Wienerwald GmbH is a German chain of franchised fast food restaurants, specializing in chicken – especially hendl (a type of roast chicken), schnitzel, and other similar products. Its name means Vienna Woods.

As of 2022 there were five Wienerwald restaurants in Germany and three in Egypt. Previously, the company had also operated in Australia, Austria, Belgium, Finland, Hungary, The Netherlands, Romania, Turkey, the United Arab Emirates, and the United States.

==History==
Founded in 1955 by Linz restaurateur Friedrich Jahn (1923 - 1998) in Munich, Wienerwald rapidly grew to become Europe's largest restaurant chain with more than 1600 restaurants in 1978.

In 1978, Wienerwald purchased the 273-restaurant Lum's chain from the former owner of Kentucky Fried Chicken, John Y. Brown Jr. The chain's inability to market its outlets as providers of chicken (rather than overcoming the US misconception that "Wienerwald" was a wiener chain), plus the huge growth in 1978 brought enormous debts. Many of the restaurants in the US and Europe had to close, and Wienerwald declared bankruptcy in 1982, divesting itself of its 880 restaurants in the United States.

The chain recovered, but failed to return to its former glory; sales and restaurant numbers declined and many foreign markets were abandoned. In 2003, and again in 2007, Wienerwald filed for bankruptcy again, which resulted in further closures of restaurants and further release of employees.
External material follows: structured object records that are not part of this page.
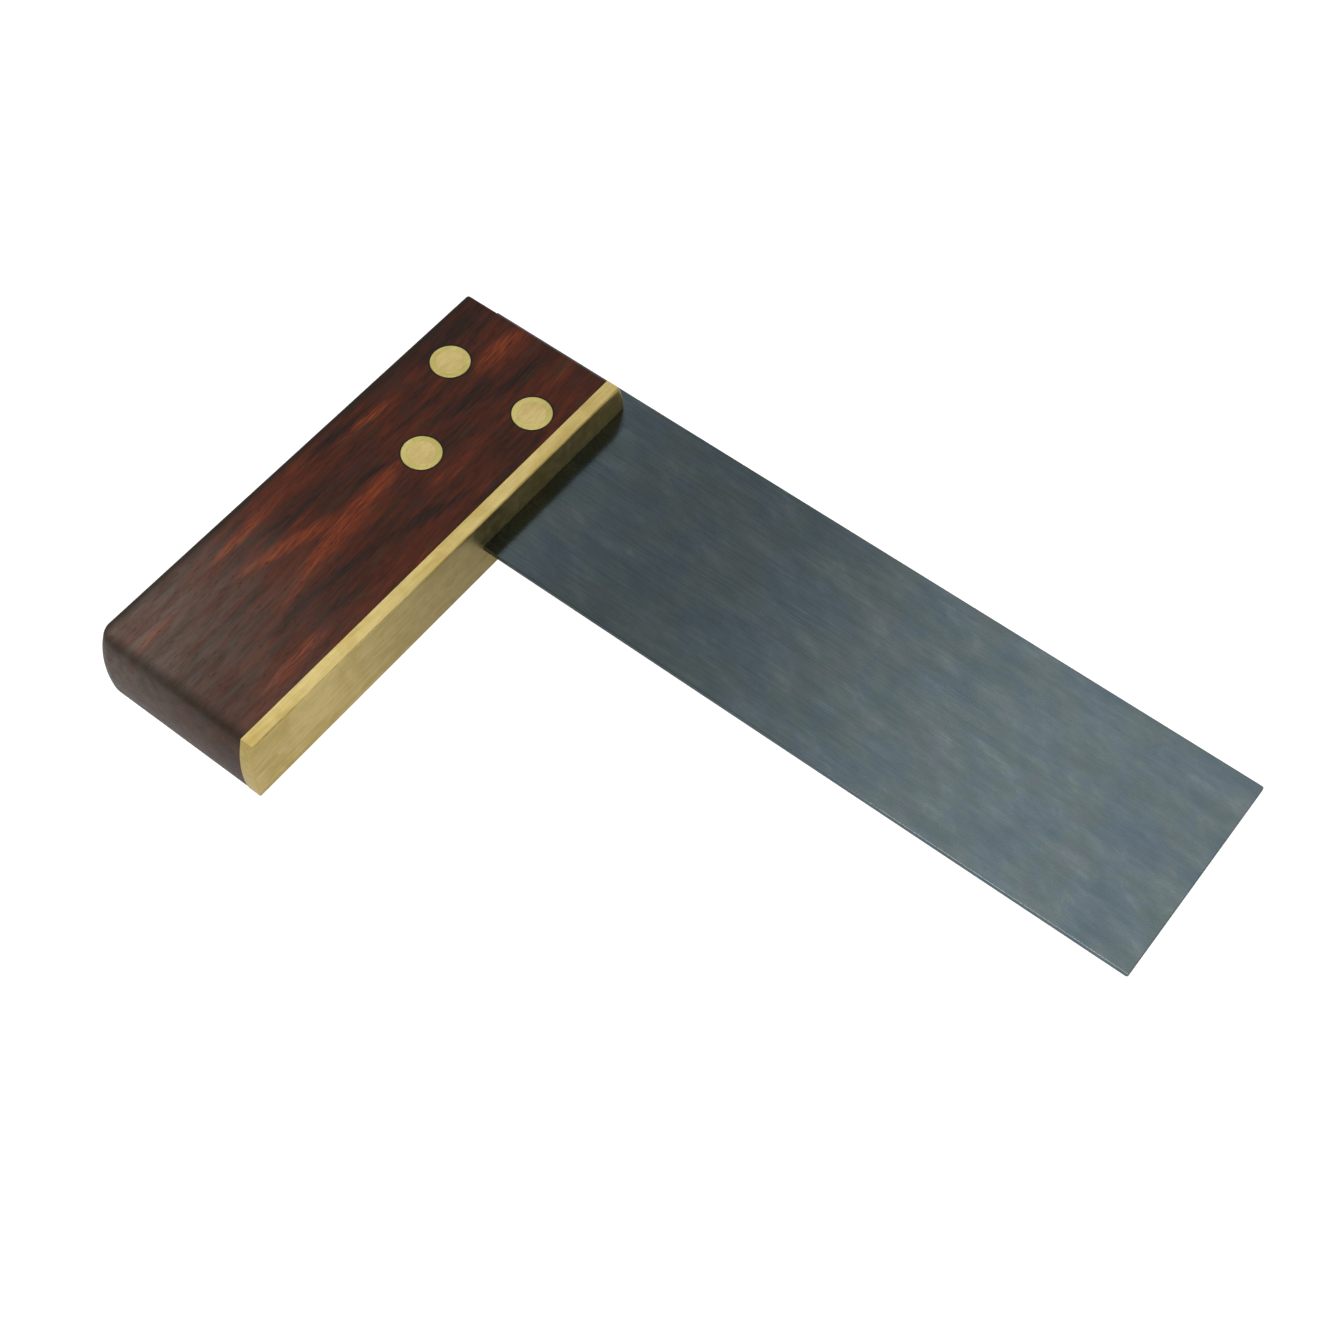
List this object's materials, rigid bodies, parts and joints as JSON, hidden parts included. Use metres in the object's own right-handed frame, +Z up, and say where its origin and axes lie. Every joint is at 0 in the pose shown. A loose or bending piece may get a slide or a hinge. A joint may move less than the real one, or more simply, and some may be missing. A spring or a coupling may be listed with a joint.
{
  "type": "try square",
  "caption": "Try square with a brass-faced rosewood stock and a flat steel blade riveted in at a right angle.",
  "frame": {"origin": "the inside corner of the square, where the blade's inner edge meets the plane of the brass working face, at the level of the stock's underside", "axes": "+X along the blade towards its tip, square to the working face; +Y along the stock towards the end that holds the blade; +Z up through the thickness, with the square lying flat"},
  "size_m": [0.1923, 0.1152, 0.0167],
  "materials": {
    "rosewood": "oiled dark rosewood",
    "face_brass": "fine ground, satin",
    "rivet_brass": "filed flush, satin",
    "blued_steel": "blue-grey tempered, brushed lengthwise"
  },
  "bodies": {
    "root": {"stock": "rosewood", "face_plate": "face_brass", "blade": "blued_steel", "rivet_pin_1": "rivet_brass", "rivet_pin_2": "rivet_brass", "rivet_pin_3": "rivet_brass", "upper_washer_1": "rivet_brass", "upper_washer_2": "rivet_brass", "upper_washer_3": "rivet_brass", "lower_washer_1": "rivet_brass", "lower_washer_2": "rivet_brass", "lower_washer_3": "rivet_brass", "face_pin_1": "face_brass", "face_pin_2": "face_brass", "face_pin_3": "face_brass", "face_pin_4": "face_brass", "face_pin_5": "face_brass", "face_pin_6": "face_brass", "face_pin_7": "face_brass"}
  },
  "joints": []
}
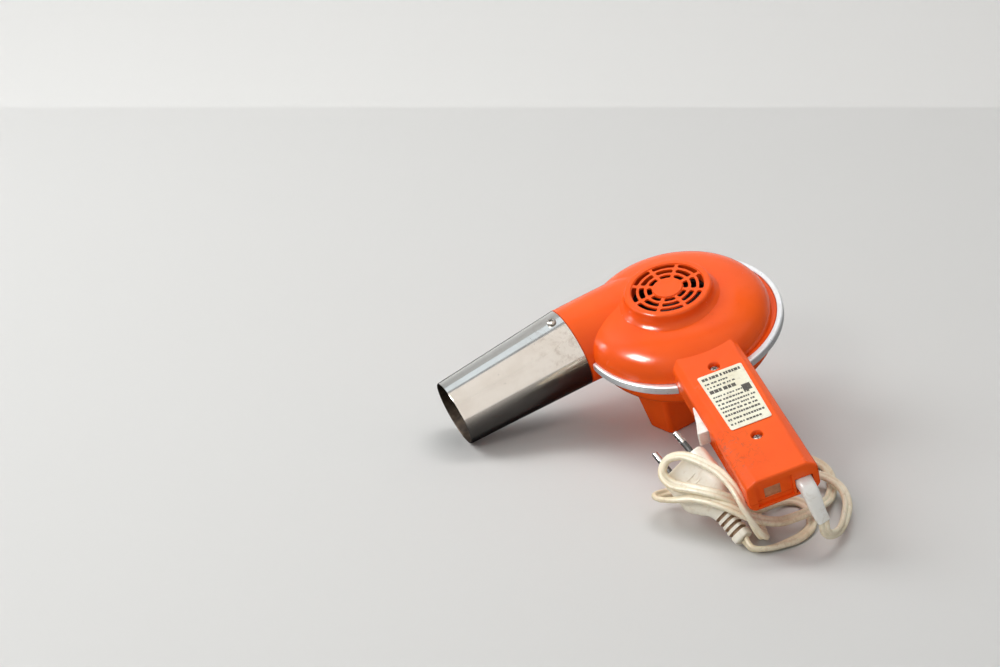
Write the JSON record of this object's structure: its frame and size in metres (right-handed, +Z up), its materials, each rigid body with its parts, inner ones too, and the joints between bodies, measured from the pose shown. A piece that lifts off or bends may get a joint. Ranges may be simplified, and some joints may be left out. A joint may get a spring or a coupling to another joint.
{
  "type": "hand-held hair dryer",
  "caption": "Hand-held hair dryer with a round fan casing, a chromed outlet tube, a flat handle with a rocker switch and a tied twin cord with a plug",
  "frame": {"origin": "on the surface under the dryer, below the middle of the box around it without its free cord and plug", "axes": "+Z up. The dryer lies in its resting pose: outlet tube towards -X and a little -Y, handle towards -Y, intake grille facing up."},
  "size_m": [0.2616, 0.2504, 0.1093],
  "materials": {
    "orange_plastic": "gloss",
    "chrome": "polished",
    "band_metal": "satin",
    "steel": "satin",
    "brass": "satin",
    "copper": "satin",
    "iron": "matte",
    "white_plastic": "satin",
    "cord_plastic": "satin",
    "mica": "satin",
    "black_plastic": "matte",
    "carbon": "matte",
    "label": "satin",
    "wire_black": "satin"
  },
  "bodies": {
    "casing": {"brush_holder_1": "brass", "brush_holder_2": "brass", "carbon_brush_1": "carbon", "carbon_brush_2": "carbon", "clamp_screw_1": "steel", "clamp_screw_2": "steel", "cord": "cord_plastic", "cord_clamp": "white_plastic", "cord_inner": "cord_plastic", "field_coil_1": "copper", "field_coil_2": "copper", "foot_screw_1": "steel", "foot_screw_2": "steel", "front_bearing": "brass", "front_bracket": "steel", "front_shell": "orange_plastic", "handle_screw_1": "steel", "handle_screw_2": "steel", "heater_coil_high": "steel", "heater_coil_low": "steel", "mica_plate_a": "mica", "mica_plate_b": "mica", "mica_sleeve": "mica", "motor_screw_1": "steel", "motor_screw_2": "steel", "nozzle_screw_1": "steel", "nozzle_screw_2": "steel", "nozzle_tube": "chrome", "outlet_guard": "black_plastic", "pin_sleeve_1": "black_plastic", "pin_sleeve_2": "black_plastic", "plug_body": "cord_plastic", "plug_pin_1": "chrome", "plug_pin_2": "chrome", "rating_label": "label", "rear_bearing": "brass", "rear_bracket": "steel", "rear_shell": "orange_plastic", "stand_foot": "orange_plastic", "stator_core": "iron", "strain_relief": "white_plastic", "switch_body": "black_plastic", "switch_pin": "steel", "switch_terminal_1": "brass", "switch_terminal_2": "brass", "switch_terminal_3": "brass", "thermal_cutout": "brass", "trim_band_long": "band_metal", "trim_band_short": "band_metal", "wire_heater": "wire_black", "wire_live": "wire_black", "wire_motor": "wire_black", "wire_neutral": "wire_black"},
    "rotor": {"fan_impeller": "black_plastic", "motor_shaft": "steel", "armature_core": "iron", "armature_windings": "copper", "commutator": "copper"},
    "rocker": {"switch_rocker": "white_plastic"}
  },
  "joints": [
    {"name": "fan_spin", "type": "hinge", "parent": "casing", "child": "rotor", "pos_m": [0.03771, 0.05668, 0.06874], "axis": [-0.2098, -0.2284, 0.9507], "continuous": true},
    {"name": "switch_rocker_tilt", "type": "hinge", "parent": "casing", "child": "rocker", "pos_m": [0.05203, -0.04875, 0.05235], "axis": [-0.2098, -0.2284, 0.9507], "range_deg": [0, 16]}
  ]
}
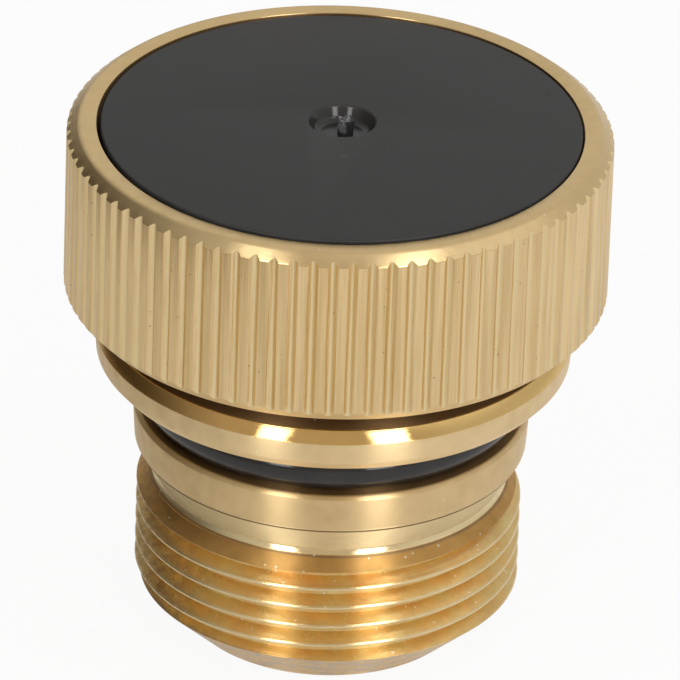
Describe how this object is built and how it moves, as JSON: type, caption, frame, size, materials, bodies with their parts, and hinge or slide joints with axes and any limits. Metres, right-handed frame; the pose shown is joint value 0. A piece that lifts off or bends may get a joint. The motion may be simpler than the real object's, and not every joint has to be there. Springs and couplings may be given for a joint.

In 2007, Friedrich Jahn's daughters Margot Steinberg and Evelyn Peitzner purchased the company and Wienerwald started a new era. In order to become competitive again, the chain modernized and adjusted its concept, shifting from casual dining more towards fast food - with orders placed and picked up at the counter instead of the customer being served at the table - and also upgrading the interior design. In June 2009 the first Wienerwald in Turkey opened in Istanbul, but despite a rapid expansion—temporarily reaching 30 branches—the market has been abandoned. The first Romanian restaurant in Bucharest opened in April 2011, but subsequently the company withdrew from Romania as well.

At the end of 2017, 23 restaurants remained in Germany (sited most densely in Bavaria), three in Greater Cairo and one each in Budapest and in Dubai.
The following years witnessed further decline. After a restructuring, a new Wienerwald concept and design was introduced in the Lower Saxon locations of Torfhaus (Upper Harz region) and Hildesheim. A still existing Wienerwald restaurant in Munich was rebranded in mid-2023; several other restaurants were set to continue business independently under alternative names with a concept similar to the known one. In Hanover, the last restaurant of the previous kind operated under the Wienerwald brand until the end of 2023, before the rights to use the name expired and the restaurant would continue to operate under a different name.

==Wienerwald Restaurants GmbH (Austria)==
In Austria, Friedrich Jahn sold all Wienerwald restaurants to a different owner in 1986, thus separating the Austrian restaurants from the rest of the company. On August 5, 2025, this Austrian branch of Wienerwald filed for bankruptcy. Pending bankruptcy proceedings, the detached spin out company Wienerwald Restaurants GmbH continues to operate some casual dining restaurants with a similar menu as of September 2025.